__STATED PROBLEM__:
State the count of lines below in which the word "that" appears, and add nothing.

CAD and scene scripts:
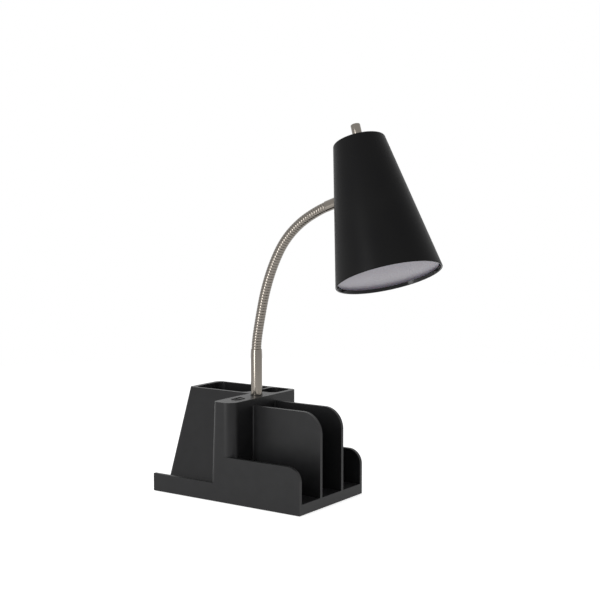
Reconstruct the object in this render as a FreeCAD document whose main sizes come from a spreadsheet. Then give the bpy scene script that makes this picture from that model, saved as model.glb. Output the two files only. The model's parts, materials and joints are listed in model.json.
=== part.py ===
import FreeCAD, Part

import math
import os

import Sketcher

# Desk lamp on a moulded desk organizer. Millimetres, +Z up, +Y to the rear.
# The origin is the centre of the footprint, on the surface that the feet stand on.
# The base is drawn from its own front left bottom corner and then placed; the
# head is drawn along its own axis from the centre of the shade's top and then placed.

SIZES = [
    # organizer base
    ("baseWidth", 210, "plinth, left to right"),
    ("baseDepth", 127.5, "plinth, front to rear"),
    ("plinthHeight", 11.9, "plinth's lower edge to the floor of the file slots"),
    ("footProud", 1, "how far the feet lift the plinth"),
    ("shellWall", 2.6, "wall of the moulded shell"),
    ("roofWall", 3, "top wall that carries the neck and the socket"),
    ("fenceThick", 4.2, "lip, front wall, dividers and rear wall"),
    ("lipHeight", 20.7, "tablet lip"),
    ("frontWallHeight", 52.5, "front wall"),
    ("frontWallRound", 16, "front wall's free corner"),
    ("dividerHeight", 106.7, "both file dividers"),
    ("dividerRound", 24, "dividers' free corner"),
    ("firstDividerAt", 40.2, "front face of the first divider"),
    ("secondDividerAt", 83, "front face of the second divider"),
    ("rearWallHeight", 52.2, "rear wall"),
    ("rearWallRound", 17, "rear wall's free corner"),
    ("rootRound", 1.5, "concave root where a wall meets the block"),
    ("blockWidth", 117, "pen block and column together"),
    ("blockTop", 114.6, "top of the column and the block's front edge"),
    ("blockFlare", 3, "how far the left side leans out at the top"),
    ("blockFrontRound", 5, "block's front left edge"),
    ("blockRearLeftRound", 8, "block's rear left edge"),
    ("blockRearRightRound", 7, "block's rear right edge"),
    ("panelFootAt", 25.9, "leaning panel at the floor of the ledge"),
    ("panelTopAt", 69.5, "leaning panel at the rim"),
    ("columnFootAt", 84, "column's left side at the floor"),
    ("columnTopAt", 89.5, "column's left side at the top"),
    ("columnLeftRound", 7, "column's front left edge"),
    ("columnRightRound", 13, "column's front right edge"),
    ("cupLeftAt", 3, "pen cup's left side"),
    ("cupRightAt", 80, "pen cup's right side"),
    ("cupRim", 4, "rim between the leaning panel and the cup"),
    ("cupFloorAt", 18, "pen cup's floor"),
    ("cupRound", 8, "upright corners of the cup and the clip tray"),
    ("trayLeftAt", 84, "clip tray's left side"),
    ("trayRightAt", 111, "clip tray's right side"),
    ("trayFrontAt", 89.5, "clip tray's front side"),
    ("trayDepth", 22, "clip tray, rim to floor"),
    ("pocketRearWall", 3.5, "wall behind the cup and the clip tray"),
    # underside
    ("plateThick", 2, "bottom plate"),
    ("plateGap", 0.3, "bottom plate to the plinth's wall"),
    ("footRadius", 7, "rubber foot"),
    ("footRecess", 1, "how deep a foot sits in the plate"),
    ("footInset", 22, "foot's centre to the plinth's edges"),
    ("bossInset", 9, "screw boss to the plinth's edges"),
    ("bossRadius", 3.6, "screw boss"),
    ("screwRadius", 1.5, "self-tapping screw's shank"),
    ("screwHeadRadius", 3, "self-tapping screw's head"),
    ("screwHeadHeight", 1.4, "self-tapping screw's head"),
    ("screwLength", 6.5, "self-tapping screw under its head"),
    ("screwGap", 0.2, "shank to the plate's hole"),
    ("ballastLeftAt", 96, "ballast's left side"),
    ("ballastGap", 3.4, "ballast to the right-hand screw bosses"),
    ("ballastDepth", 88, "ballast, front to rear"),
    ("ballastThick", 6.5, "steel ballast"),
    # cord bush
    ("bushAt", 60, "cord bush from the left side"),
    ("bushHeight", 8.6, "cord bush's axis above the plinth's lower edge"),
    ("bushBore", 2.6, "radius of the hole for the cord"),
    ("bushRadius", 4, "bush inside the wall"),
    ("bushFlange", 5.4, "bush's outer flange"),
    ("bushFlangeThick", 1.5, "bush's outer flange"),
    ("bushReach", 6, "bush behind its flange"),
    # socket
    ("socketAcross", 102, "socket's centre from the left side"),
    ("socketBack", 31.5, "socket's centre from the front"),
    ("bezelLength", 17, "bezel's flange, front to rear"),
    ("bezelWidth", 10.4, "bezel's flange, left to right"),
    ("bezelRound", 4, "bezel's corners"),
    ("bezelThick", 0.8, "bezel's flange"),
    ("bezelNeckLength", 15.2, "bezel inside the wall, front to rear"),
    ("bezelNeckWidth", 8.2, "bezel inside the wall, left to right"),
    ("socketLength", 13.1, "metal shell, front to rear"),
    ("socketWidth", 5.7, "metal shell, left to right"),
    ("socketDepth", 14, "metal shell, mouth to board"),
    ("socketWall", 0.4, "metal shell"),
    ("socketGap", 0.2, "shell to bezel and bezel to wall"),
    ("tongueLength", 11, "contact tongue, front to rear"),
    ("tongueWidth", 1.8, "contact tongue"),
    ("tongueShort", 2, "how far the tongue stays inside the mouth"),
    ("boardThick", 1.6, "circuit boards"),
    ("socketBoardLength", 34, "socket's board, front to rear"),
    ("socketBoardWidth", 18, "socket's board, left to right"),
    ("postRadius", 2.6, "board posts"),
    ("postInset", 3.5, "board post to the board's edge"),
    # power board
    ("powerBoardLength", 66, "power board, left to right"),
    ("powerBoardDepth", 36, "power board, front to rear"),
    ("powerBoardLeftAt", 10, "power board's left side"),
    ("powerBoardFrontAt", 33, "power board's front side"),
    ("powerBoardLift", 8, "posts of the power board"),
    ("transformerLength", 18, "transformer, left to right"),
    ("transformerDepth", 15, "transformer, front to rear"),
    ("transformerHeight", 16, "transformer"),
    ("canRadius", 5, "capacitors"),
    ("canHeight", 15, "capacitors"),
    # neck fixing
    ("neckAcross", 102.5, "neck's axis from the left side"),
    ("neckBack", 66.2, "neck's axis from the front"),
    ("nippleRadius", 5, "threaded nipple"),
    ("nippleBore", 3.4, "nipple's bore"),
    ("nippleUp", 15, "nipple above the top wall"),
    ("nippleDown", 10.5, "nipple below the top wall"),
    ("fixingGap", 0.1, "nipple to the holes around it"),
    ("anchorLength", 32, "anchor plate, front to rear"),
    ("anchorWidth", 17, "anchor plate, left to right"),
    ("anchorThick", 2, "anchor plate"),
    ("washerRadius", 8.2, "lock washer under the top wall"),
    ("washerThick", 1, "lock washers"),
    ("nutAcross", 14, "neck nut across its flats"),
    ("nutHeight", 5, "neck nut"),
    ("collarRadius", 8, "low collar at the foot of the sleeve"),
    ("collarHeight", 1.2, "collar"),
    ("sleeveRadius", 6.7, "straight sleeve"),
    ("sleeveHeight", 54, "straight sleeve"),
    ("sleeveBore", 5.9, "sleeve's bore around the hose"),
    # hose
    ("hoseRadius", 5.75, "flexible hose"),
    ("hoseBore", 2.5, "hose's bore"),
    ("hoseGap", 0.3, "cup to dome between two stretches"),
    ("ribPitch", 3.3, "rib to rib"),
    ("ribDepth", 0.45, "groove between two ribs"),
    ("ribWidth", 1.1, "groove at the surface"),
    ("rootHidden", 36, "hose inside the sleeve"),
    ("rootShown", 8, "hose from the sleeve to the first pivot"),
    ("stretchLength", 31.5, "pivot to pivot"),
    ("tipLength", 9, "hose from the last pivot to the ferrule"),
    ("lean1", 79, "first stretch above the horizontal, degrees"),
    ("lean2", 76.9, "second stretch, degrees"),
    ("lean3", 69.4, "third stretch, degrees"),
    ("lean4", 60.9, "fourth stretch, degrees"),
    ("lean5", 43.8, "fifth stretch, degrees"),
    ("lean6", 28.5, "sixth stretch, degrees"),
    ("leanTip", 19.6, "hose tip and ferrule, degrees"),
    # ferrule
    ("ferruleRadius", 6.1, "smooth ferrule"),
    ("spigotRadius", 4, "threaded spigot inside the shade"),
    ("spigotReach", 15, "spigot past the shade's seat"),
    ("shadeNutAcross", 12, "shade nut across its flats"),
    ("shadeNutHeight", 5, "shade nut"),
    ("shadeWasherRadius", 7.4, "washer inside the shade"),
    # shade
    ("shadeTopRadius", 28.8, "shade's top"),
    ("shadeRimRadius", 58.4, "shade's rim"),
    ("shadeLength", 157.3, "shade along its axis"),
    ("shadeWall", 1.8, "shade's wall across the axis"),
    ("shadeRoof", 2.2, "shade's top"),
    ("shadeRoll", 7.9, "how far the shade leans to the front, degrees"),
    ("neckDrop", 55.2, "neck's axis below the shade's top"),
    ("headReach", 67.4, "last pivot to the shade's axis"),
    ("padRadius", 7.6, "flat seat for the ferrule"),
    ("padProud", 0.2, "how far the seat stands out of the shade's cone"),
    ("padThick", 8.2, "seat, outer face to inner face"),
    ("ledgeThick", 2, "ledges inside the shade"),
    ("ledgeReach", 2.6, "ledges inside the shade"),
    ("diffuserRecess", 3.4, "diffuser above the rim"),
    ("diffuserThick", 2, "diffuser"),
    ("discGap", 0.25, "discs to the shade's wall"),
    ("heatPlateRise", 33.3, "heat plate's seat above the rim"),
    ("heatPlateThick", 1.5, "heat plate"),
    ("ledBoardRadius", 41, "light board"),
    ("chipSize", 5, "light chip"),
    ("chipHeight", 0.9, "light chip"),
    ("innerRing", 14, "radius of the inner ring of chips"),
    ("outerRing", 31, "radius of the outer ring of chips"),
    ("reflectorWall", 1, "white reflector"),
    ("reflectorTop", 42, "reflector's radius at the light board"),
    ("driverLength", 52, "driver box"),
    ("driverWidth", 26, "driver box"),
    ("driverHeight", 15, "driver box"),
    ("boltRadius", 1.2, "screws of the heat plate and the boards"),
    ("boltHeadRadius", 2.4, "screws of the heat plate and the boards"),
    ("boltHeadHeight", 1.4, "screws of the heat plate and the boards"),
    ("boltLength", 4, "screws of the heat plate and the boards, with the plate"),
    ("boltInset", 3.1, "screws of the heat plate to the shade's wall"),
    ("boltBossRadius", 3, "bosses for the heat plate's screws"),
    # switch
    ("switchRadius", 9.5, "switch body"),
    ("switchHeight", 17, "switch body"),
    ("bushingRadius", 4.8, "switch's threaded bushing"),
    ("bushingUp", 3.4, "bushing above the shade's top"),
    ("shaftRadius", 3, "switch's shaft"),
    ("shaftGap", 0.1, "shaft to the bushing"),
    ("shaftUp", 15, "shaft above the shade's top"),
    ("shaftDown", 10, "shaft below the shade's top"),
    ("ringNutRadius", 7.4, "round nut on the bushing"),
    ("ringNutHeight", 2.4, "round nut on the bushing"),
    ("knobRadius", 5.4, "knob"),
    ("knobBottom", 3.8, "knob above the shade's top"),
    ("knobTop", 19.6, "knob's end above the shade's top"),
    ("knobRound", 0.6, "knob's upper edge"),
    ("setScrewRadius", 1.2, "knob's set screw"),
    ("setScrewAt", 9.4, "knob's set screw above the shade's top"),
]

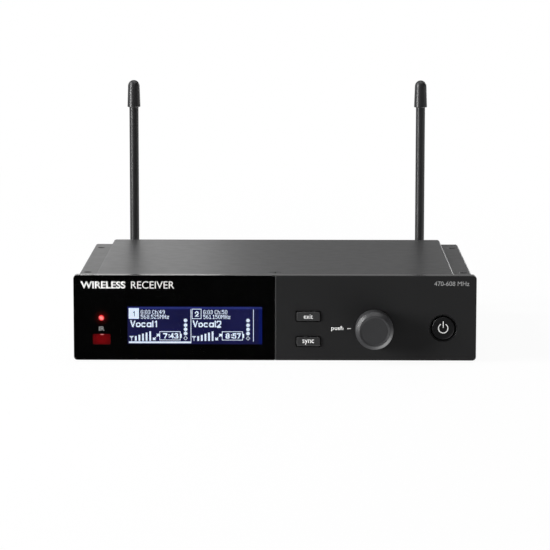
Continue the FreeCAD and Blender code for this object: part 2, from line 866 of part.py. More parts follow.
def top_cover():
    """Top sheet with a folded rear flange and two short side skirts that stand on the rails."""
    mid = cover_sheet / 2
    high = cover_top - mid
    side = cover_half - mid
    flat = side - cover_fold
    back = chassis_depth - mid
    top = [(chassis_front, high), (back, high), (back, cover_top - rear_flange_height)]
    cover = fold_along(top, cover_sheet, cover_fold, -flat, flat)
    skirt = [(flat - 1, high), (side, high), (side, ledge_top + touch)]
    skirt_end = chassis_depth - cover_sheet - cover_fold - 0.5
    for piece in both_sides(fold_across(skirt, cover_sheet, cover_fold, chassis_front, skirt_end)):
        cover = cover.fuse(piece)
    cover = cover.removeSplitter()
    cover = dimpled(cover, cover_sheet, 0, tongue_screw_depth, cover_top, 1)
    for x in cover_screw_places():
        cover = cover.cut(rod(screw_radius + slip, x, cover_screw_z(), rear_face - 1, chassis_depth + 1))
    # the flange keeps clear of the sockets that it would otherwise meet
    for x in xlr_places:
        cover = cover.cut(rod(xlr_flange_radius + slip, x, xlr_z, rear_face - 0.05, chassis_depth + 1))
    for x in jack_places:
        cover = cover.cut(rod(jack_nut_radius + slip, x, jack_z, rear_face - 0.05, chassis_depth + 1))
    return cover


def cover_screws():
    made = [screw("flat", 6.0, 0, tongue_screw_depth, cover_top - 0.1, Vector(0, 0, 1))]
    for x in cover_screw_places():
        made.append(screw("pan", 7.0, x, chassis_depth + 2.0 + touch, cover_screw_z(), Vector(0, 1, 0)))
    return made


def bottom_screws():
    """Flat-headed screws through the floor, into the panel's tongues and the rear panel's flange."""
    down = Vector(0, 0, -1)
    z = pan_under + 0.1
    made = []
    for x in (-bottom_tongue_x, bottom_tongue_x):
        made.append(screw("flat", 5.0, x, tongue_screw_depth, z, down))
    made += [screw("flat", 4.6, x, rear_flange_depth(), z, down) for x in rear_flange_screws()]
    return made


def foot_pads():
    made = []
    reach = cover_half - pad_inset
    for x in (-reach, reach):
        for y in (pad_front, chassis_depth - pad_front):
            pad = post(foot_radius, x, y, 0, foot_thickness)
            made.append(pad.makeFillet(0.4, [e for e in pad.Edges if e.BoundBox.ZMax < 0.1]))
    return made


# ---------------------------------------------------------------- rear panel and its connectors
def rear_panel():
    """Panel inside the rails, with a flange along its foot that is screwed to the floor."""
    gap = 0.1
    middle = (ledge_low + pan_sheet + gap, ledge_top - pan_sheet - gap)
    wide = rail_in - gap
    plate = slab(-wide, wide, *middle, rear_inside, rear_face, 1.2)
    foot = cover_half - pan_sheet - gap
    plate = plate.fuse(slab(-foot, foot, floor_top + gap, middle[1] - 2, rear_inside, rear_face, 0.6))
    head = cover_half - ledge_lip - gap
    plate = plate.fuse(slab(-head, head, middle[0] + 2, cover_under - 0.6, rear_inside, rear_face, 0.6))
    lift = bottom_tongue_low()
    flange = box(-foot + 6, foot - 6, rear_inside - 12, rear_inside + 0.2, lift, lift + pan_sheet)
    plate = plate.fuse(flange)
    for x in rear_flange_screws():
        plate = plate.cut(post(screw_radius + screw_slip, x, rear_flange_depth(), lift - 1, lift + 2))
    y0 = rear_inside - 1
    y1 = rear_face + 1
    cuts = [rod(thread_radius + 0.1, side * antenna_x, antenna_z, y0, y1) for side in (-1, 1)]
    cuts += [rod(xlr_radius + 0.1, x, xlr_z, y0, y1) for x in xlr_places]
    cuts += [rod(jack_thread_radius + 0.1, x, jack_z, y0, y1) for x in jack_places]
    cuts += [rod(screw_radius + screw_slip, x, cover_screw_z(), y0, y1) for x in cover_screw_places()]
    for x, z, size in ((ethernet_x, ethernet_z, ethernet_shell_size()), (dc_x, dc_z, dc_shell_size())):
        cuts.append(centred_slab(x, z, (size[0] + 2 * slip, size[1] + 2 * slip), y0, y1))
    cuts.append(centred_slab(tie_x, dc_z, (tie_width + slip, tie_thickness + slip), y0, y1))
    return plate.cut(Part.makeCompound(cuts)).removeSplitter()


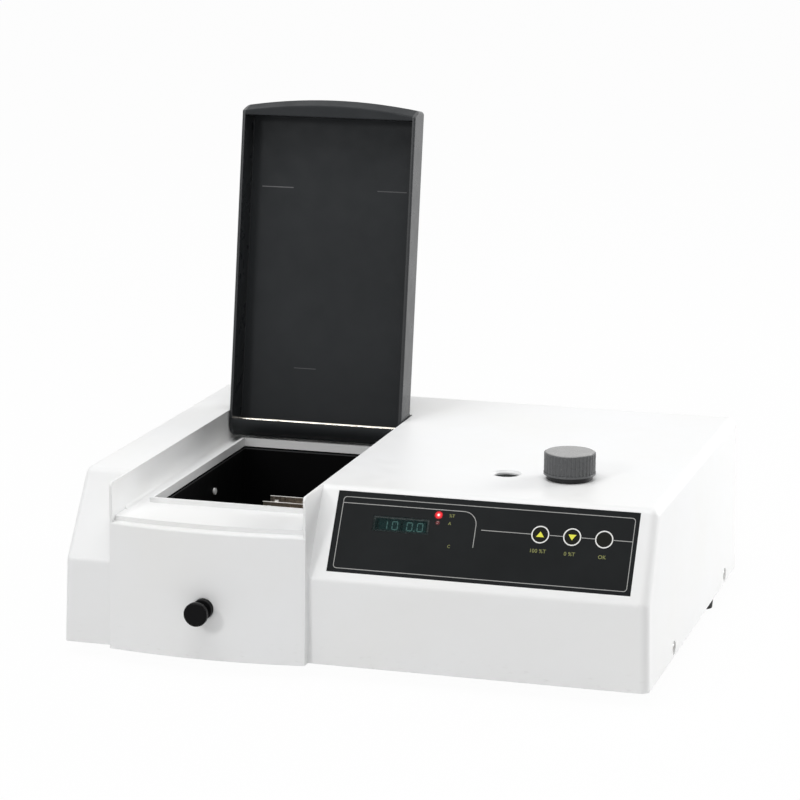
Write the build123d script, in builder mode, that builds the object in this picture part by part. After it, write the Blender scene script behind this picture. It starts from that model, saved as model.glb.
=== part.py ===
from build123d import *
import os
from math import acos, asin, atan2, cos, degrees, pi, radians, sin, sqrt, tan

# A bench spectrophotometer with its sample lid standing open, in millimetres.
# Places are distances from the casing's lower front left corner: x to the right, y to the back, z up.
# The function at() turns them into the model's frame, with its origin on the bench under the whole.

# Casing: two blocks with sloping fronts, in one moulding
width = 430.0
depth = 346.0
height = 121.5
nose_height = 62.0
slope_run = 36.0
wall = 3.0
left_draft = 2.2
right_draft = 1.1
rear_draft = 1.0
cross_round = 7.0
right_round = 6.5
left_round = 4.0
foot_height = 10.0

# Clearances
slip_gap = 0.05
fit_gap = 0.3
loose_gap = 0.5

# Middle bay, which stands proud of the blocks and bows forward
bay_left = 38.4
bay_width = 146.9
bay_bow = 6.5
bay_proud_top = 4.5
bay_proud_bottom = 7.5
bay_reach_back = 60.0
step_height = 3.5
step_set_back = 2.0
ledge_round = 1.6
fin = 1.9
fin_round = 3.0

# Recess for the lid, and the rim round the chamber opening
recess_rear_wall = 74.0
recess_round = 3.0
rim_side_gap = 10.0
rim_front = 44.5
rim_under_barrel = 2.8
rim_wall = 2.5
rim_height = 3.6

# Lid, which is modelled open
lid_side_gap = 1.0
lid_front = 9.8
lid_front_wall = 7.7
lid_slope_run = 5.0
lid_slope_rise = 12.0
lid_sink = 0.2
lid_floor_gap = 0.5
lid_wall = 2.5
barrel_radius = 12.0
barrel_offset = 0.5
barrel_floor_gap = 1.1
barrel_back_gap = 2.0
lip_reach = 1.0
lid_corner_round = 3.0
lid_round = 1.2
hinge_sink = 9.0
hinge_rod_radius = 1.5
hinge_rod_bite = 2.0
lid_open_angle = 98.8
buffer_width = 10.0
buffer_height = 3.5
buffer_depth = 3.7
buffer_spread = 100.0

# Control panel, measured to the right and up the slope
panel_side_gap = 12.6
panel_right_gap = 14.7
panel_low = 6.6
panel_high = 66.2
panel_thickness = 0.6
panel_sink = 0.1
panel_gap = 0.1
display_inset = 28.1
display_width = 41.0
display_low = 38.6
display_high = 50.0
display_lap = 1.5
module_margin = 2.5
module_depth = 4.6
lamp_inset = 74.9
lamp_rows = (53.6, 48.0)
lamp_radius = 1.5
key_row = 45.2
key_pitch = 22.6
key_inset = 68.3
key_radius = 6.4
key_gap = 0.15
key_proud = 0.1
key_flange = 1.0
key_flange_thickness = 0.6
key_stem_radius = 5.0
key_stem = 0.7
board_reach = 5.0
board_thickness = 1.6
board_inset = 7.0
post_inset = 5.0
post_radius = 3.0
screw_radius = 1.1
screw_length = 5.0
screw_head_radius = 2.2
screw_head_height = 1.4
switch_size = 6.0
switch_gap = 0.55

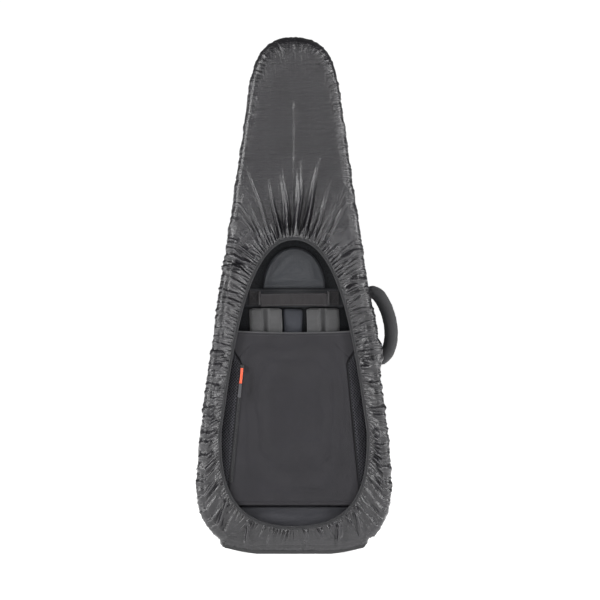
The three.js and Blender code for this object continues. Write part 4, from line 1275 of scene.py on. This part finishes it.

__TASK ANSWER__:
7